A lot of "low-intent leads" are just normal people hitting unnecessary drag in the five minutes of the day they were willing to deal with this.

Run the Friction Audit Before the Identity Crisis

Before you decide the niche is weak, the market is cheap, or the offer needs a total rewrite, look at the path with less ego.

  • Find the warmest drop. Where does clear intent turn into admin?
  • List the buyer labor. What are they typing, translating, scheduling, proving, or waiting on before they feel real relief?
  • Separate risk from ritual. Which steps truly protect quality, and which ones only preserve your habits?
  • Delete one thing fast. One field, one call, one forced account, one vague paragraph, one hidden price.

Do not start by adding more content. Do not start by buying more traffic. Do not start by inventing a bigger narrative about why the market is broken.

Start by removing one stupid obstacle and watching what changes.

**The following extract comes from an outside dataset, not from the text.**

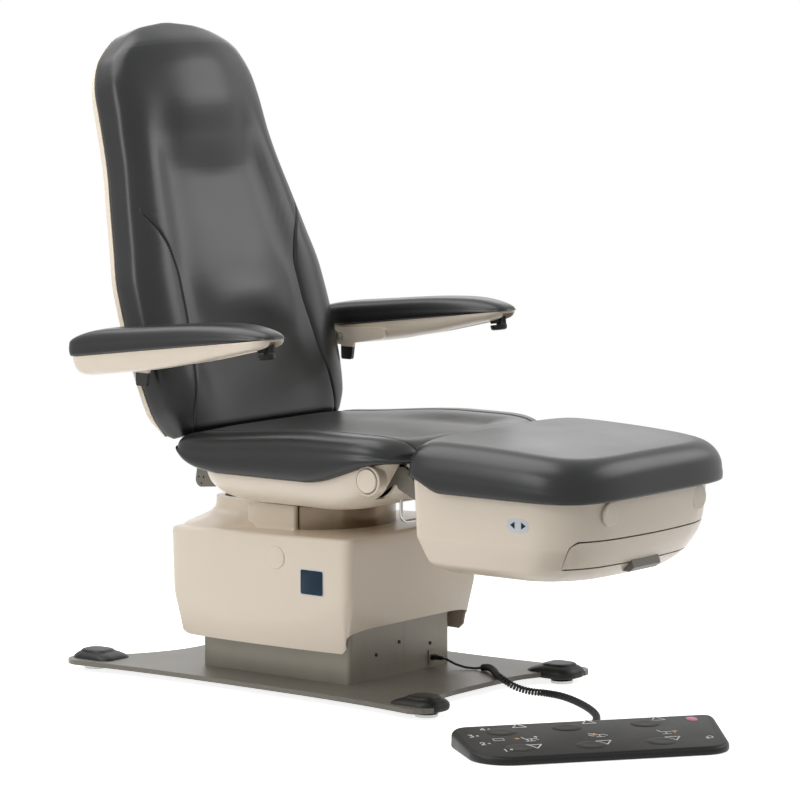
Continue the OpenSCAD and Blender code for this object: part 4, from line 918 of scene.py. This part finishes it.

Deletion is a growth tactic. The winners learn that earlier than most.

What Demand Looks Like After the Drag Comes Off

The best operators are not always the ones with the deepest theories. Often they are the ones who keep making the path lighter. Fewer clicks. Clearer promise. Less waiting. Less translation. Less ceremony between wanting and getting.

That does not just lift conversion. It gives you a truer read on the market. You finally get to see whether people do not want the thing or whether they just hated the path you built around it.

That is a much cleaner kind of truth. If the answer is still no, good. Now you know. But if the answer becomes movement, you did not solve a demand problem. You revealed demand that was there all along.

So the next time people get close and then disappear, do not rush to market nihilism. Study the handoff. Study the form. Study the delay. Study every place you made the buyer become an unpaid process manager.

Sometimes the market is not telling you no.

It is telling you, not through this.